Zum Auftakt der 2. Bundesliga West wären die Erwartungen unserer II. Mannschaft für das Duell mit dem Seriensieger SG Porz ohnehin gering gewesen. Durch die Ausfälle zahlreicher Stammspieler verschäfte sich die Außenseiterposition aber noch einmal deutlich, so dass im Schnitt ein Elo-Defizit von fast 400 Zählern kompensiert werden musste. Umso erfreulicher war es, dass eines unserer Jungtalente bei dieser Gelegenheit groß aufspielte: Kevin Zolfagharian nutzte eine Ungenauigkeit von Stanislav Korotkjevich (2395) im frühen Mittelspiel, um mit Schwarz in einer ruhigen Slawisch-Position die Initiative an sich zu reißen, ließ den Weißen mit einem Springer-Einschlag auf f2 nicht mehr zur Rochade kommen und fuhr nach etwa 30 Zügen absolut verdient den vollen Zähler zur 1:0-Führung ein. Dadurch wurden die Domstädter offenbar ein wenig gereizt, da sie uns im Anschluss keinen weiteren halben Zähler zugestanden, so dass es am Ende schließlich standesgemäß 1:7 stand.
Unsere Personalnot resultierte unter anderem aus der Überschneidung mit dem Europapokal in Bilbao, durch den Jörg Wegerle und Markus Schäfer passen mussten, während die Porzer deshalb Spitzenbrett Loek van Wely ersetzen musste.

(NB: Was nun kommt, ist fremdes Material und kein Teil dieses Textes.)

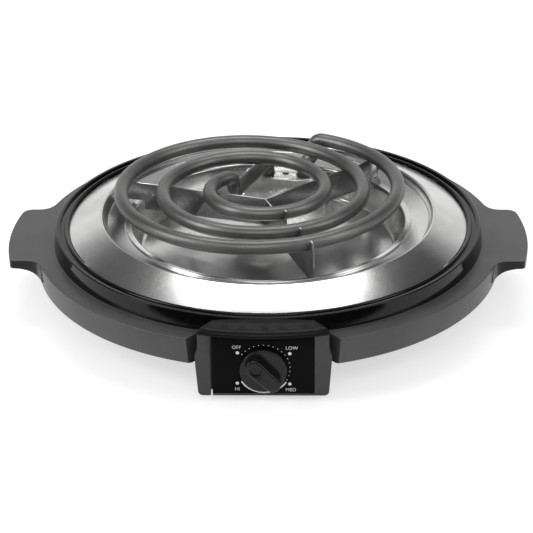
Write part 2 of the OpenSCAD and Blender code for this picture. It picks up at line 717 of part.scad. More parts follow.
module control_housing() {
    color("#4a4a4c") difference() {
        union() {
            // floor and sides, with a low wall at the back for the wires to cross
            slab(box_back, panel_face - 1) difference() {
                box_face();
                translate([0, eps]) box_face(box_wall);
                translate([-box_body_w / 2 + box_wall, box_h / 2]) square([box_body_w - 2 * box_wall, box_h]);
            }
            slab(box_back, box_back + box_wall) intersection() {
                box_face();
                translate([-box_w, 0]) square([2 * box_w, seat_z - box_z]);
            }
            // frame round the panel
            intersection() {
                slab(panel_face - frame_depth, panel_face) difference() {
                    frame_face();
                    translate([-panel_w / 2 + panel_ledge, panel_lip + panel_ledge])
                        square([panel_w - 2 * panel_ledge, frame_h]);
                }
                union() {
                    translate([-box_w, -panel_face - 1, 0]) cube([2 * box_w, 2 * frame_depth, top_z]);
                    linear_extrude(hood_top) hood_plan();
                }
            }
            // hood and its cheeks
            intersection() {
                rotate_extrude($fn = 180) polygon(hood_section);
                linear_extrude(hood_top + 5) hood_plan();
            }
            intersection() {
                translate([0, 0, box_top - 3]) linear_extrude(hood_nose - box_top + 3.5) difference() {
                    hood_plan();
                    hood_plan(box_wall);
                    circle(collar_foot + part_gap, $fn = 180);
                }
                translate([-box_w, -panel_face + 1, 0]) cube([2 * box_w, panel_face, hood_top]);
            }
            // ears for the screws that hold the box to the body
            for (s = [-1, 1]) translate([s > 0 ? ear_x - 4.5 : -box_body_w / 2 + 1, ear_y - 4.5,
                                         ear_z - part_gap - ear_t])
                cube([box_body_w / 2 - ear_x + 3.5, 9, ear_t]);
        }
        // rebate that takes the panel
        slab(panel_face - panel_t, panel_face + 1) translate([-panel_w / 2, panel_lip])
            square([panel_w, hood_foot + rest_gap - panel_z]);
        // groove left of the panel, open at the bottom
        slab(panel_face - panel_t, panel_face + 1) translate([groove_x, -1])
            square([panel_groove + eps, hood_foot - box_z + 1]);
        slab(panel_face - frame_depth - 1, panel_face + 1) translate([groove_x, -1])
            square([panel_groove, slot_h + 1]);
        for (s = [-1, 1]) translate([s * ear_x, ear_y, ear_z - 6])
            cylinder(d = screw_d + 2 * hole_gap, h = 6, $fn = 32);
    }
}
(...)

Während sie dennoch 6 GM und 1 IM aufbieten konnte, standen bei uns erstmals drei Jugendliche in der Mannschaft. Nach der tollen Partie von Kevin musste sich wenig später Amina Sherif gegen IM Vitalij Malykin (2388) geschlagen geben, nachdem dieser in den aus einer Modernen Verteidigung herausbeschworenen Verwicklungen die Oberhand gewonnen hatte.
Etwas unglücklich war die Weiß-Niederlage von Thomas Lemanczyk gegen GM Arkadij Rotstein (2497), in der aus einer königsindischen Nebenvariante eine Art Wolga-Struktur entstanden war, in der die schwarze Kompensation für den geopferten Bauern allerdings zweifelhaft war. Doch Thomas wählte einen verfehlten Plan und besiegelte in einer bereits schlechteren Position mit einem Fingerfehler seine Niederlage. Jan Hobusch kam nicht zufriedenstellend gegen GM Erik van den Doel (2554) aus der Eröffnung, so dass der Holländer gegen die Caro-Kann-Verteidigung immer sehr unangenehmes positionelles Druckspiel besaß, den er schließlich zu einem entscheidenden Bauerngewinn nutzte und diesen im Endspiel verwertete.
Schach-Legende GM Jan Timman (2610) demonstrierte am Spitzenbrett gegen Daniel Schlecht, dass eine schlecht stehende Figur eine gesamte Position verderben kann. Aus einer ruhigen Reti-Stellung strandete nach einer Fehlkalkulation von Daniel sein schwarzer Läufer auf b4 und musste vom eigenen Bauern auf c5 blockiert mit ansehen, wie sein aktiver weißer Gegenpart auf b2 im Zusammenspiel mit den anderen weißen Figuren einen nicht zu stoppenden Angriff gegen den weißen König initiierte. Thomas Michalczak besaß nach frühem Damentausch im Mittelspiel minimalen Vorteil gegen GM Vladimir Baklan (2655), doch ein verfehltes Manöver nutzte der Ukrainer zum sofortigen Gegenspiel und ging aus dem taktischen Schlagabtausch mit einem gewonnenen Turmendspiel hervor.
Somit stand es nach der Zeitkontrolle 5:1, aber es dauerte bis in die 6. Spielstunde, bevor weitere Entscheidungen fielen: Nikolaj Krieg hatte seine passive und stets etwas schlechtere Position gegen GM Igor Khenkin (2574) sehr umsichtig verteidigt und in der Zeitknappheit des ehemaligen deutschen Meisters sogar etwas Gegenspiel gelangt, bevor ihn ein Blackout um die Früchte der vorherigen guten Partie brachte. Zum Abschluss musste dann noch Milon Gupta die exquisite Endspiel-Technik von GM Christopher Lutz (2554) anerkennen, der dank seiner beiden Freibauern am Königsflügel sich mit seiner Dame gegen Milons Türme durchsetzen konnte, so dass der Endstand von 1:7 perfekt war.
Am 19.10. steht beim Gastspiel in Wiesbaden das erste wichtige Duell im Kampf um den Klassenerhalt an.